• _SOURCE DATA_
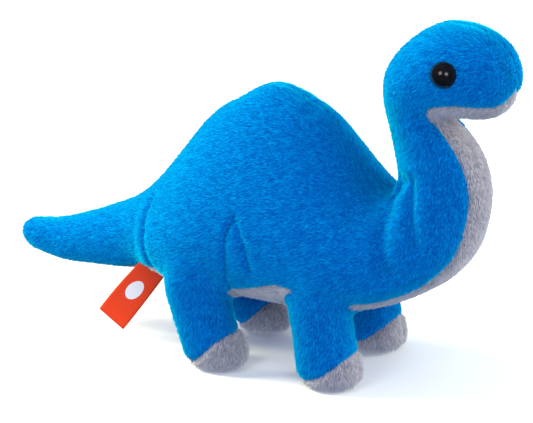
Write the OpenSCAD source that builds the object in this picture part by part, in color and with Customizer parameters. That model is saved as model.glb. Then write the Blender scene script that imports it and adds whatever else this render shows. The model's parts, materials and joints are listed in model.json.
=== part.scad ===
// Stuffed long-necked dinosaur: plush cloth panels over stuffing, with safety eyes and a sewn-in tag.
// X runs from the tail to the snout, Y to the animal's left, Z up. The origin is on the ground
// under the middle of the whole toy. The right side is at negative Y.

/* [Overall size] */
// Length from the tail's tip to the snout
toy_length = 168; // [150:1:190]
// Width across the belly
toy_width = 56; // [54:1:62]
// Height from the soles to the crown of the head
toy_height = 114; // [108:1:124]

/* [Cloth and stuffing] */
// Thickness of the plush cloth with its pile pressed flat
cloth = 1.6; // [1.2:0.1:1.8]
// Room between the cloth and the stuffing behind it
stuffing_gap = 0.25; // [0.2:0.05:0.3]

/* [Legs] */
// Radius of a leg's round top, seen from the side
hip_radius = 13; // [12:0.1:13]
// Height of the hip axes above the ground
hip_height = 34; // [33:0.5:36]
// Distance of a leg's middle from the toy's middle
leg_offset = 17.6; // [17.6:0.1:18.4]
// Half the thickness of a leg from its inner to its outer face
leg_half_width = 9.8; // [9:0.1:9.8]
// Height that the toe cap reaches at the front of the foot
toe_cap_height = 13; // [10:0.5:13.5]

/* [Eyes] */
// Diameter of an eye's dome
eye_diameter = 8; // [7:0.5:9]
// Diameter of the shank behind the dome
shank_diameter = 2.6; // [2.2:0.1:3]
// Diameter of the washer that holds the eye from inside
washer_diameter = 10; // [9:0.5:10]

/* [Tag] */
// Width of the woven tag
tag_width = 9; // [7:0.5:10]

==

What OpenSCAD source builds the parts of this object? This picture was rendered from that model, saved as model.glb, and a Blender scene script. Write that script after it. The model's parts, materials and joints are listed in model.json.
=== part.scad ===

• _THE EXERCISE_
Give the exact lines, and only those, from the line containing "Write the OpenSCAD" through the line containing "stuffing_gap = 0.25; // [0.2:0.05:0.3]" in the entries above.

• _TASK OUTPUT_
Write the OpenSCAD source that builds the object in this picture part by part, in color and with Customizer parameters. That model is saved as model.glb. Then write the Blender scene script that imports it and adds whatever else this render shows. The model's parts, materials and joints are listed in model.json.
=== part.scad ===
// Stuffed long-necked dinosaur: plush cloth panels over stuffing, with safety eyes and a sewn-in tag.
// X runs from the tail to the snout, Y to the animal's left, Z up. The origin is on the ground
// under the middle of the whole toy. The right side is at negative Y.

/* [Overall size] */
// Length from the tail's tip to the snout
toy_length = 168; // [150:1:190]
// Width across the belly
toy_width = 56; // [54:1:62]
// Height from the soles to the crown of the head
toy_height = 114; // [108:1:124]

/* [Cloth and stuffing] */
// Thickness of the plush cloth with its pile pressed flat
cloth = 1.6; // [1.2:0.1:1.8]
// Room between the cloth and the stuffing behind it
stuffing_gap = 0.25; // [0.2:0.05:0.3]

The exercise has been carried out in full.